At all levels of the degree, teaching and assessment are mainly through the medium of Irish, thus creating a mini-Gaeltacht that supports students' language learning.
Assessment & Feedback
Assessment: The way in which students are assessed will vary according to the Learning objectives of each module. Some modules are assessed solely through project work or written assignments. Others are assessed through a combination of coursework and end of semester examinations. There are also oral examinations which enable students to demonstrate their ability to analyse and present material in Irish and pursue high-level discussion in the target language. Details of how each module is assessed are shown in the Student Handbook which is provided to all students during their first year induction.
Feedback (general): As students progress through their course at Queen’s they will receive general and specific feedback about their work from a variety of sources including lecturers, module co-ordinators, placement supervisors, personal tutors, advisers of study and peers. University students are expected to engage with reflective practice and to use this approach to improve the quality of their work. Feedback may be provided in a variety of forms including:
- Feedback provided via formal written comments and marks relating to work that students, as individuals or as part of a group, have submitted.
- Face to face comment. This may include occasions when students make use of the lecturers’ advertised “office hours” to help you to address a specific query.
- Placement employer comments or references.
- Online or emailed comment.
- General comments or question and answer opportunities at the end of a lecture, seminar or tutorial.
- Pre-submission advice regarding the standards students should aim for and common pitfalls to avoid. In some instances, this may be provided in the form of model answers or exemplars which students can review in their own time.
- Feedback and outcomes from practical classes.
- Comment and guidance provided by staff from specialist support services such as, Careers, Employability and Skills or the Learning Development Service.
Once students have reviewed your feedback, you will be encouraged to identify and implement further improvements to the quality of your work.
Learning and Teaching
At Queen’s, we aim to deliver a high-quality learning environment that embeds intellectual curiosity, innovation and best practice in learning, teaching and student support, to enable you to achieve your full academic potential.
On the BA in Irish and Politics we do this by providing a range of learning experiences which enable our students to engage with subject experts, develop attributes and perspectives that will equip them for life and work in a global society and make use of innovative technologies and a world class library that enhances their development as independent, lifelong learners. Examples of the opportunities provided for learning on this course:
- Lectures: introduce basic information about new topics and outline theoretical and methodological concepts as a starting point for further study. Lectures may also provide opportunities to ask questions, and receive advice on assessments.

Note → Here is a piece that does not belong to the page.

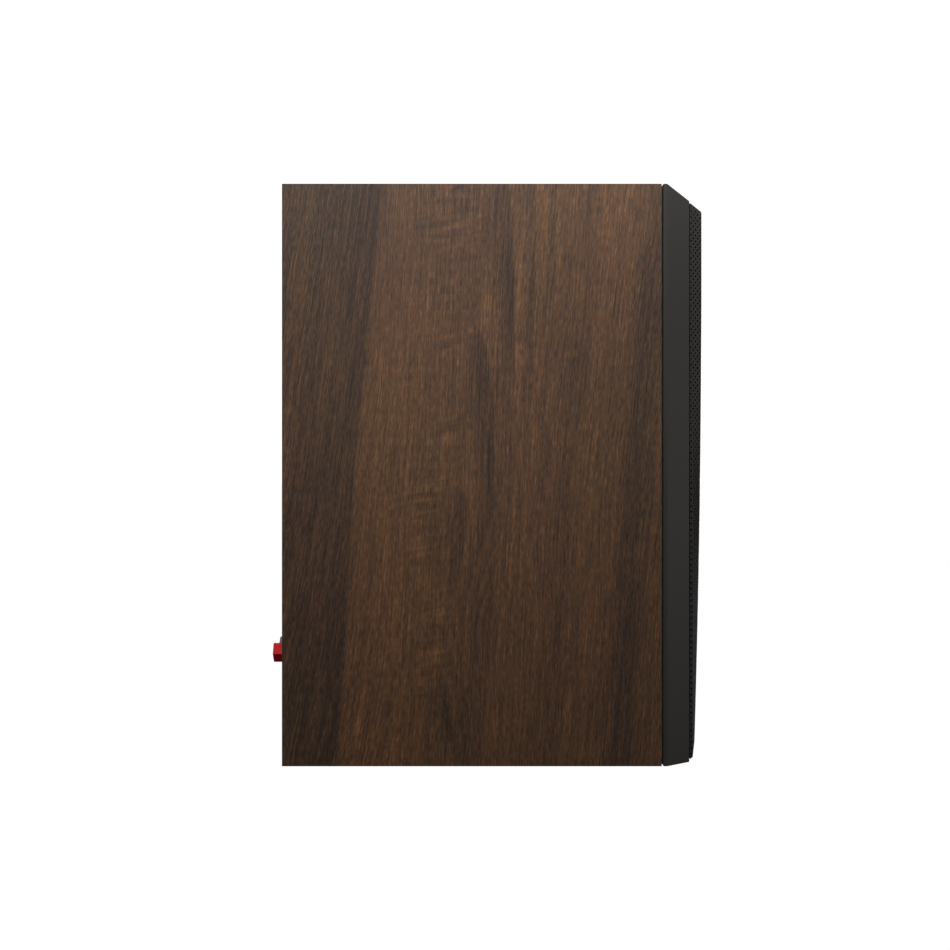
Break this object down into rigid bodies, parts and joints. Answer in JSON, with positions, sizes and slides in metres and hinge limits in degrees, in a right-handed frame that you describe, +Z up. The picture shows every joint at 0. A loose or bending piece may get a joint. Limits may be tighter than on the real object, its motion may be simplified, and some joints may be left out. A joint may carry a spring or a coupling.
{
  "type": "bookshelf speaker",
  "caption": "Walnut box loudspeaker with a bevelled charcoal baffle, a magnetic perforated grille, a cone woofer, a horn-loaded tweeter, a rear port and screw-down terminals.",
  "frame": {"origin": "centre of the whole object's footprint, on the surface that it stands on", "axes": "+Z up, the baffle and grille face -Y, the terminals face +Y, +X to the right seen from the front"},
  "size_m": [0.225, 0.3116, 0.4],
  "materials": {
    "walnut_veneer": "open-grain satin veneer",
    "cabinet_core": "raw fibreboard",
    "baffle_finish": "satin charcoal lacquer",
    "grille_metal": "satin black powder coat",
    "black_plastic": "fine moulded texture",
    "red_plastic": "gloss moulded",
    "knob_black": "gloss moulded",
    "plated_brass": "bright plated",
    "black_steel": "black oxide",
    "plated_steel": "zinc plated",
    "cast_frame": "as cast, painted",
    "ferrite": "ground ferrite",
    "bright_magnet": "nickel plated",
    "foam_gasket": "closed-cell foam",
    "surround_rubber": "matt moulded",
    "cone_paper": "pressed pulp, coated",
    "spider_cloth": "resin-treated weave",
    "former_film": "amber film",
    "copper_wire": "enamelled copper",
    "dome_metal": "satin drawn foil",
    "wadding": "loose fibre",
    "circuit_board": "solder mask",
    "capacitor_film": "wrapped film",
    "resistor_cement": "cement body",
    "wire_red": "extruded insulation",
    "wire_black": "extruded insulation"
  },
  "bodies": {
    "cabinet": {"side_panel_left": "walnut_veneer", "side_panel_right": "walnut_veneer", "top_panel": "walnut_veneer", "bottom_panel": "walnut_veneer", "rear_panel": "walnut_veneer", "window_brace": "cabinet_core", "baffle": "baffle_finish", "baffle_magnets": "bright_magnet", "damping_pads": "wadding", "port_tube": "black_plastic", "port_inner_flare": "black_plastic", "terminal_plate": "black_plastic", "terminal_gasket": "foam_gasket", "terminal_screws": "black_steel", "post_collars": "black_plastic", "post_nuts": "plated_brass", "solder_tags": "plated_brass", "red_post_stud": "plated_brass", "black_post_stud": "plated_brass", "woofer_basket": "cast_frame", "woofer_gasket": "foam_gasket", "woofer_screws": "black_steel", "woofer_surround": "surround_rubber", "woofer_spider": "spider_cloth", "woofer_top_plate": "plated_steel", "woofer_magnet": "ferrite", "woofer_yoke": "plated_steel", "woofer_terminals": "black_plastic", "waveguide": "black_plastic", "tweeter_gasket": "foam_gasket", "tweeter_screws": "black_steel", "tweeter_surround": "surround_rubber", "tweeter_top_plate": "plated_steel", "tweeter_magnet": "ferrite", "tweeter_yoke": "plated_steel", "crossover_board": "circuit_board", "crossover_standoffs": "black_plastic", "woofer_inductor": "copper_wire", "tweeter_inductor": "copper_wire", "capacitors": "capacitor_film", "resistors": "resistor_cement", "wiring_red": "wire_red", "wiring_black": "wire_black"},
    "grille": {"grille_skin": "grille_metal", "grille_frame": "black_plastic", "grille_magnets": "bright_magnet", "grille_pads": "foam_gasket"},
    "woofer_cone_assembly": {"woofer_cone": "cone_paper", "woofer_dust_cap": "cone_paper", "woofer_coil_former": "former_film", "woofer_voice_coil": "copper_wire"},
    "tweeter_diaphragm": {"tweeter_dome": "dome_metal", "tweeter_voice_coil": "copper_wire"},
    "red_clamp": {"red_post_washer": "plated_brass"},
    "red_cap": {"red_knob": "red_plastic", "red_knob_insert": "plated_brass"},
    "black_clamp": {"black_post_washer": "plated_brass"},
    "black_cap": {"black_knob": "knob_black", "black_knob_insert": "plated_brass"}
  },
  "joints": [
    {"name": "grille_pull", "type": "slide", "parent": "cabinet", "child": "grille", "axis": [0, -1, 0], "range_m": [0, 0.06]},
    {"name": "woofer_stroke", "type": "slide", "parent": "cabinet", "child": "woofer_cone_assembly", "axis": [0, -1, 0], "range_m": [-0.005, 0.005], "stiffness_N_per_m": 1100, "deforming": ["woofer_surround", "woofer_spider"]},
    {"name": "tweeter_stroke", "type": "slide", "parent": "cabinet", "child": "tweeter_diaphragm", "axis": [0, -1, 0], "range_m": [-0.0003, 0.0003], "stiffness_N_per_m": 900, "deforming": ["tweeter_surround"]},
    {"name": "red_cap_lift", "type": "slide", "parent": "cabinet", "child": "red_clamp", "axis": [0, 1, 0], "range_m": [0, 0.003]},
    {"name": "red_cap_turn", "type": "hinge", "parent": "red_clamp", "child": "red_cap", "pos_m": [-0.016, 0.1358, 0.0658], "axis": [0, 1, 0], "range_deg": [0, 1080]},
    {"name": "black_cap_lift", "type": "slide", "parent": "cabinet", "child": "black_clamp", "axis": [0, 1, 0], "range_m": [0, 0.003]},
    {"name": "black_cap_turn", "type": "hinge", "parent": "black_clamp", "child": "black_cap", "pos_m": [0.016, 0.1358, 0.0658], "axis": [0, 1, 0], "range_deg": [0, 1080]}
  ],
  "couplings": [
    {"joint": "red_cap_lift", "follows": "red_cap_turn", "m_per_rad": 0.00015915},
    {"joint": "black_cap_lift", "follows": "black_cap_turn", "m_per_rad": 0.00015915}
  ]
}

- Seminars/tutorials: Significant amounts of teaching are carried out in small groups (rarely more than 15 students). The majority of seminars and tutorials are taught by permanent members of the academic staff. Such small-group teaching provides opportunities for you to engage with active researchers who have specialist knowledge of the topic, to ask questions of them and to assess your own progress and understanding with the support of peers. Students should also expect to make presentations and other contributions to these groups.

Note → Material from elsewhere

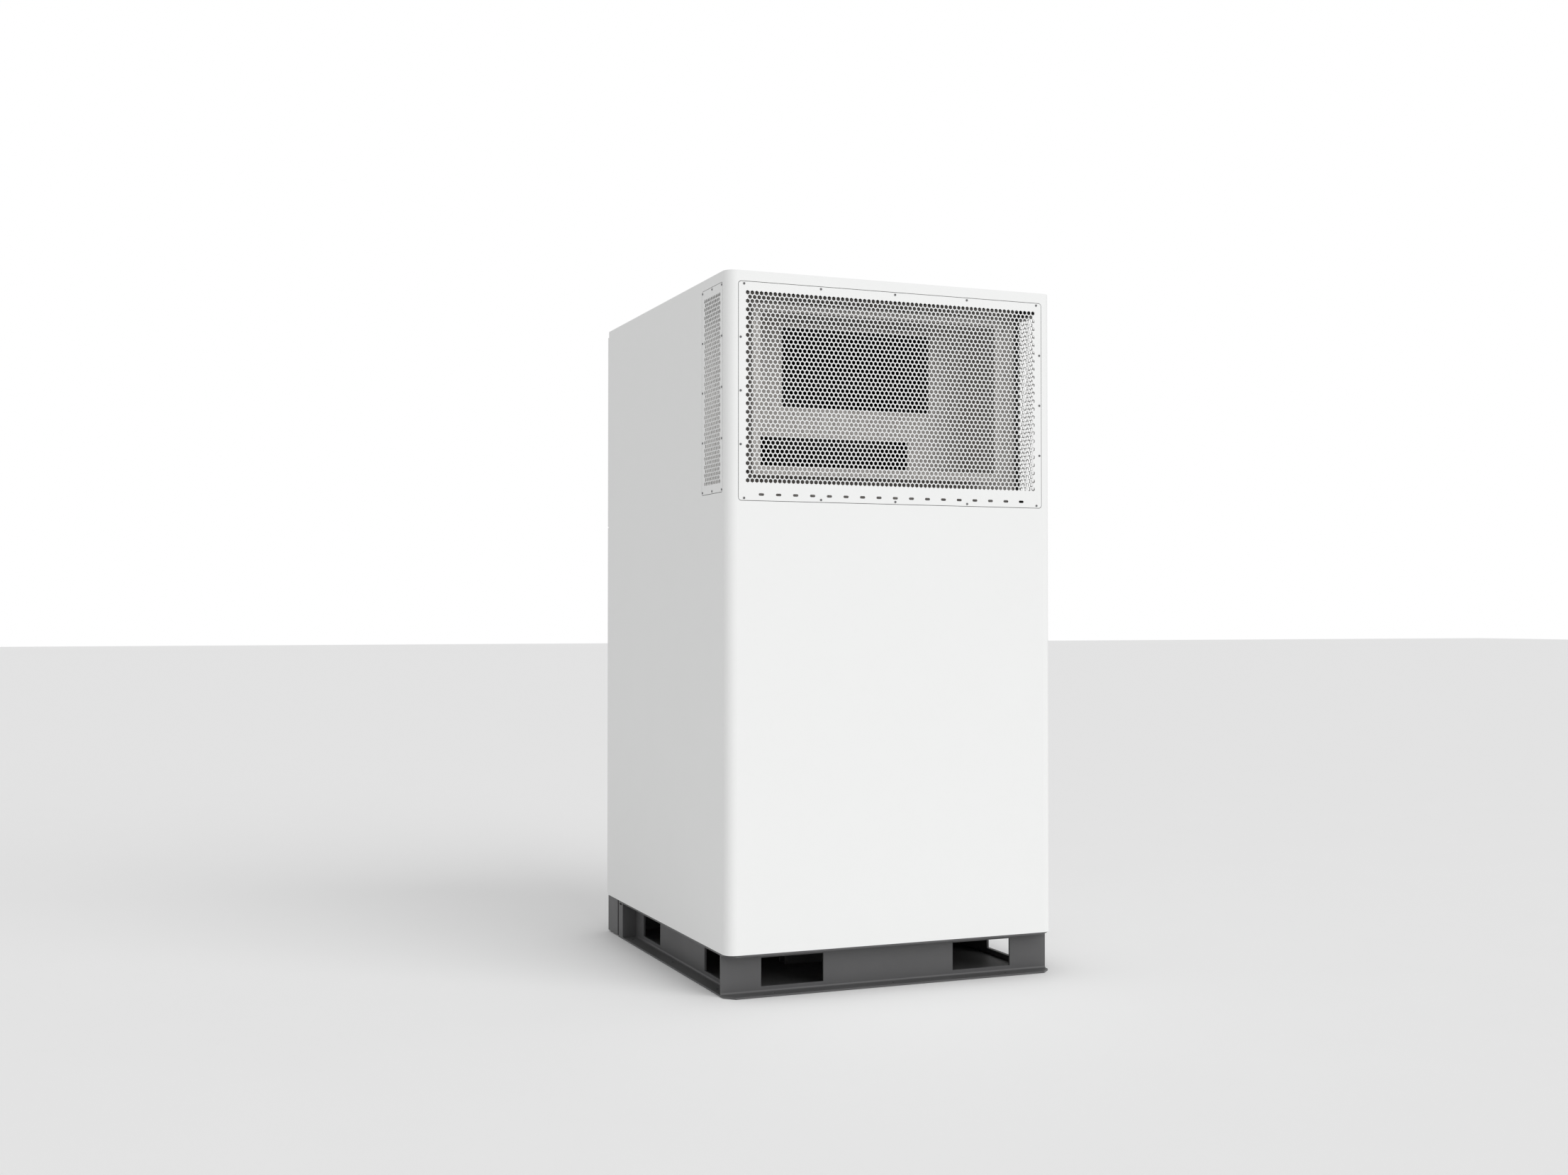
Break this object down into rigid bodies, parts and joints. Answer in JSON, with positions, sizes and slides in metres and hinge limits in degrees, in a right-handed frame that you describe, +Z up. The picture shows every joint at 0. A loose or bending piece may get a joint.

- Language classes: Almost all of the teaching in Modern Languages is carried out in small groups (typically 10-20 students) in English and Irish. Written language classes meet for two hours each week, and involve intensive work on developing linguistic competence, vocabulary, idiom, knowledge of grammar, comprehension and translation skills, essay-writing skills etc. Students should expect to prepare work in advance of each of these classes, where they will receive regular written and oral feedback on their work.
- Oral classes: Students have opportunities to develop oral skills and apply grammar and vocabulary in real-life, practical contexts. All these classes are taught in very small groups (typically 6-12 students) and are facilitated by native speakers.
- Residence Course: Students taking the BA in Irish and Politics spend a total of six weeks at the beginning of levels 2 and 3 on a residence course in Rinn na Feirste in the Donegal Gaeltacht. Here students engage with the spoken language in its native environment while staying in accommodation with a host family. Intensive, structured tuition is provided by qualified native Irish speakers during the course. In addition to the benefits for oral competence in Irish, the residence course provides a unique opportunity for immersion in Gaeltacht culture and establishes a tremendous esprit de corps among students.
- E-Learning technologies:Most information associated with lectures and assignments is communicated via a Virtual Learning Environment (VLE) called Queen’s Online. A range of e-learning experiences are also embedded in the degree through, for example: computer-based grammar learning packages in the Language Centre; interactive web-based learning activities; opportunities to use IT programmes in project- based work, interactive group workshops, online discussions, and web-based learning activities.
- Self-directed study: This is an important part of life as a Queen’s student, when private reading, engagement with e-learning resources, reflection on feedback to date, and research and preparation work for assignments is carried out. Academic staff will provide tailored bibliographies for research projects and self-directed reading.
- Supervised projects and dissertations: In final year, students have the opportunity to undertake these. If they do so, they receive support from a supervisor who guides then in terms of how to carry out research and who will provide feedback on drafts of work. All supervision is undertaken by permanent members of staff, many of whom are world-class experts in their field.
- Personal Tutor: Every undergraduate has a Personal Tutor who is a member of the academic staff. The Personal Tutor meets with his/her students throughout their academic career and provides advice on personal development, employment opportunities, and their general progress through university.